Optimization is computationally intensive and often involves proprietary models — your objective function may encode trade secrets, manufacturing process knowledge, or competitive pricing strategies. Running these on cloud services exposes your intellectual property to third-party infrastructure.
Iteration speed is another key factor. Engineering design optimization involves thousands of function evaluations — each potentially an hour-long simulation. A self-hosted cluster enables continuous 24/7 optimization without cloud scheduling delays or preemptible instance interruptions. For HPC workload scheduling, check our job scheduling web portals guide.
Specialized hardware integration is often required for maximum performance — pagmo2’s parallel island model benefits from low-latency InfiniBand interconnects, while Ceres Solver’s sparse linear algebra solvers perform best with optimized BLAS/LAPACK installations tuned for your specific CPU microarchitecture.
FAQ
Do I always need to provide analytical derivatives?
Not necessarily. IPOPT requires gradients and Jacobians, but can compute them automatically via ADOL-C or CppAD integration. NLopt has many derivative-free algorithms (COBYLA, BOBYQA, Nelder-Mead, DIRECT). pagmo2 uses population-based algorithms that don’t need derivatives at all. Ceres Solver provides automatic differentiation, so you never write derivative code manually.
What’s the difference between local and global optimization?
Local optimization finds the nearest local minimum from the starting point — fast but may miss the global best solution. Global optimization attempts to find the absolute best solution across the entire search space — more expensive but guaranteed (or probabilistically likely) to find the global optimum. Use NLopt’s global algorithms (GN_DIRECT, GN_CRS2_LM) or pagmo2 for global problems.

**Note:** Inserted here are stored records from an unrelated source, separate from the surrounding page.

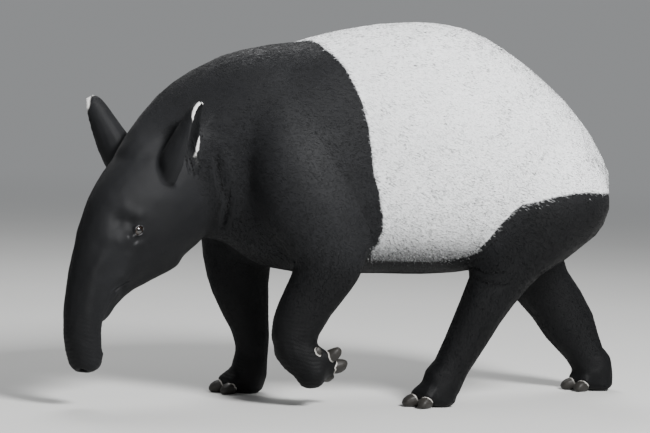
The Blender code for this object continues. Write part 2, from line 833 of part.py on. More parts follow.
def add_ears_and_tail(parts):
    grown_head = grown(parts["head"], GAP, "grown_head")
    grown_neck = grown(parts["neck"], GAP, "grown_neck")
    ears = (
        (
            "ear_left",
            head_point(-0.056, 0.157, 0.106),
            head_point(-0.092, 0.345, 0.183),
            HEAD_LEFT * 0.92 - HEAD_AHEAD * 0.52,
        ),
        (
            "ear_right",
            head_point(-0.046, 0.160, -0.100),
            head_point(0.047, 0.349, -0.158),
            HEAD_AHEAD * 0.10 - HEAD_LEFT,
        ),
    )
    for name, root, tip, opening in ears:
        ear = boolean(ear_form(name, root, tip, opening), grown_head, "DIFFERENCE")
        parts[name] = largest_shell(boolean(ear, grown_neck, "DIFFERENCE"))
    grown_torso = grown(parts["torso"], GAP, "grown_torso")
    parts["tail"] = largest_shell(boolean(tail(), grown_torso, "DIFFERENCE"))
    for helper in (grown_head, grown_neck, grown_torso):
        bpy.data.objects.remove(helper)


def add_hooves(parts):
    for foot in FEET:
        for toe in foot.toes:
            made = hoof(foot, toe)
            if foot.name != "forefoot_left":
                cut_flat_at_floor(made)
            bed = hoof(foot, toe, 1.2 * GAP)
            parts[foot.name] = boolean(parts[foot.name], bed, "DIFFERENCE")
            bpy.data.objects.remove(bed)
            parts[made.name] = made
        largest_shell(parts[foot.name])


def centre_on_floor(parts):
    """Moves the whole animal so that the origin is under the middle of its outline."""
    corners = [v.co for part in parts.values() for v in part.data.vertices]
    middle_x = (min(c.x for c in corners) + max(c.x for c in corners)) / 2
    middle_y = (min(c.y for c in corners) + max(c.y for c in corners)) / 2
    for part in parts.values():
        part.data.transform(Matrix.Translation((-middle_x, -middle_y, 0.0)))
    return middle_x, middle_y


def main():
    for obj in list(bpy.data.objects):
        bpy.data.objects.remove(obj)
    parts = parted(flesh())
    add_mouth_and_nostrils(parts)
    add_eyes(parts)
    add_ears_and_tail(parts)
    add_hooves(parts)
    black_coat = finish_material("black_coat", (0.016, 0.016, 0.018), 0.62)
    white_coat = finish_material("white_coat", (0.62, 0.61, 0.60), 0.70)
    eye_brown = finish_material("eye_brown", (0.020, 0.010, 0.006), 0.08)
    hoof_horn = finish_material("hoof_horn", (0.120, 0.105, 0.090), 0.45)
    for name, part in parts.items():
        if name.startswith("eye"):
            shaded(part, eye_brown)
        elif name.startswith("hoof"):
            shaded(part, hoof_horn)
        else:
            shaded(part, white_coat if name == "torso" else black_coat)
    return parts, centre_on_floor(parts)


if __name__ == "__main__":
    main()
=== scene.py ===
"""The looks of a life-size Malayan tapir figure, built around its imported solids.

One skin stands for all the nodes of flesh. Over it lies a coat of short solid tufts. The eyes and
the hooves are pieces of their own. Metres, +Z up; the animal faces -X and its left side is -Y.
"""

import json
import math

import bmesh
import bpy
import numpy as np
from mathutils import Matrix, Vector
from mathutils.bvhtree import BVHTree

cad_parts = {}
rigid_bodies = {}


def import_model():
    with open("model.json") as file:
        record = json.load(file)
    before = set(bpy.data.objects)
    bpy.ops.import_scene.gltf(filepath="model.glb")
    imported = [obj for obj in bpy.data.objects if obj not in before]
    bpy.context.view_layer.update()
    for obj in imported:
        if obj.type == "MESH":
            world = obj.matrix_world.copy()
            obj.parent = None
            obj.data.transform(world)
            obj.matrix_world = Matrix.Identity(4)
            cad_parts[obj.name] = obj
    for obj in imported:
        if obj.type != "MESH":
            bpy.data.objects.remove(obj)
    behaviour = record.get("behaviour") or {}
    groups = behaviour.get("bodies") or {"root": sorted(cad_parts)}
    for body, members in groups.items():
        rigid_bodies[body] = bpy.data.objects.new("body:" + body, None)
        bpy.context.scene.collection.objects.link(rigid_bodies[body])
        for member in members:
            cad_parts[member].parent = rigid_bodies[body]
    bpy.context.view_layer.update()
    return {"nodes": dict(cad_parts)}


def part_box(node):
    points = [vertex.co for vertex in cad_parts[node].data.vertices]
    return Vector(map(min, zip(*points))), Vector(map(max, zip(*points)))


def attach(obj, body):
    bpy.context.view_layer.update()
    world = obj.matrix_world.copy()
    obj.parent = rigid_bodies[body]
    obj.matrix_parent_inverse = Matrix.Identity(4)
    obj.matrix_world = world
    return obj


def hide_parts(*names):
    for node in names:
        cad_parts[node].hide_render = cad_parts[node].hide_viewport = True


bl_info = {
    "name": "Malayan Tapir Figure",
    "version": (1, 0, 0),
    "blender": (4, 5, 0),
    "location": "3D View > Sidebar > Tapir",
    "description": "Builds the skin, coat, eyes and hooves of a life-size tapir over its solids",
    "category": "Add Mesh",
}

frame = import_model()

FLESH = (
    "torso", "neck", "head", "snout", "tail", "ear_left", "ear_right",
    "foreleg_left", "foreleg_right", "hindleg_left", "hindleg_right",
    "forefoot_left", "forefoot_right", "hindfoot_left", "hindfoot_right",
)
EYES = ("eye_left", "eye_right")
HOOVES = tuple(sorted(n for n in frame["nodes"] if n.startswith("hoof_")))
RIG = "root"

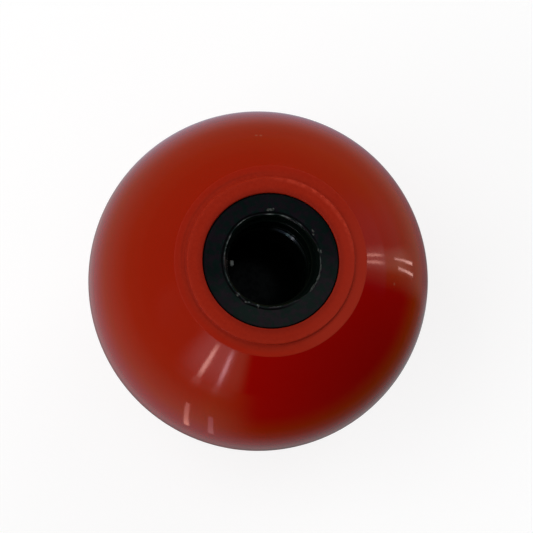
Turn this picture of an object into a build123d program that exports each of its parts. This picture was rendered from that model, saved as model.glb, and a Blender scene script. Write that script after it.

Can I handle optimization problems with integer variables?
IPOPT and Ceres Solver are designed for continuous optimization. NLopt has some support for discrete variables via rounding or branch-and-bound wrappers. For mixed-integer nonlinear programming (MINLP), consider Bonmin or Couenne (also from COIN-OR, complementary to IPOPT). pagmo2 handles integer variables naturally in its evolutionary framework.
How do I know which NLopt algorithm to use?
Start with LN_COBYLA (derivative-free, constrained) for rapid testing. If you can compute gradients, switch to LD_MMA or LD_SLSQP — they converge much faster. For problems suspected to have many local minima, try GN_DIRECT_L (global, derivative-free) to explore the space before refining with a local method.
What about scaling to very large problems (millions of variables)?
IPOPT with the HSL linear solvers can handle hundreds of thousands of variables. For million-variable problems, consider limited-memory methods (L-BFGS in NLopt) or decomposition approaches (splitting the problem into smaller subproblems). Ceres Solver’s sparse Schur complement solver scales to large bundle adjustment problems common in computer vision.
Can I use these tools for real-time optimization?
IPOPT and NLopt’s local methods (SLSQP, MMA) can solve moderate problems in milliseconds — suitable for model predictive control (MPC) at 10-100 Hz if the problem is well-structured. Ceres Solver with incremental optimization is used in real-time SLAM systems. pagmo2 is generally too slow for real-time use.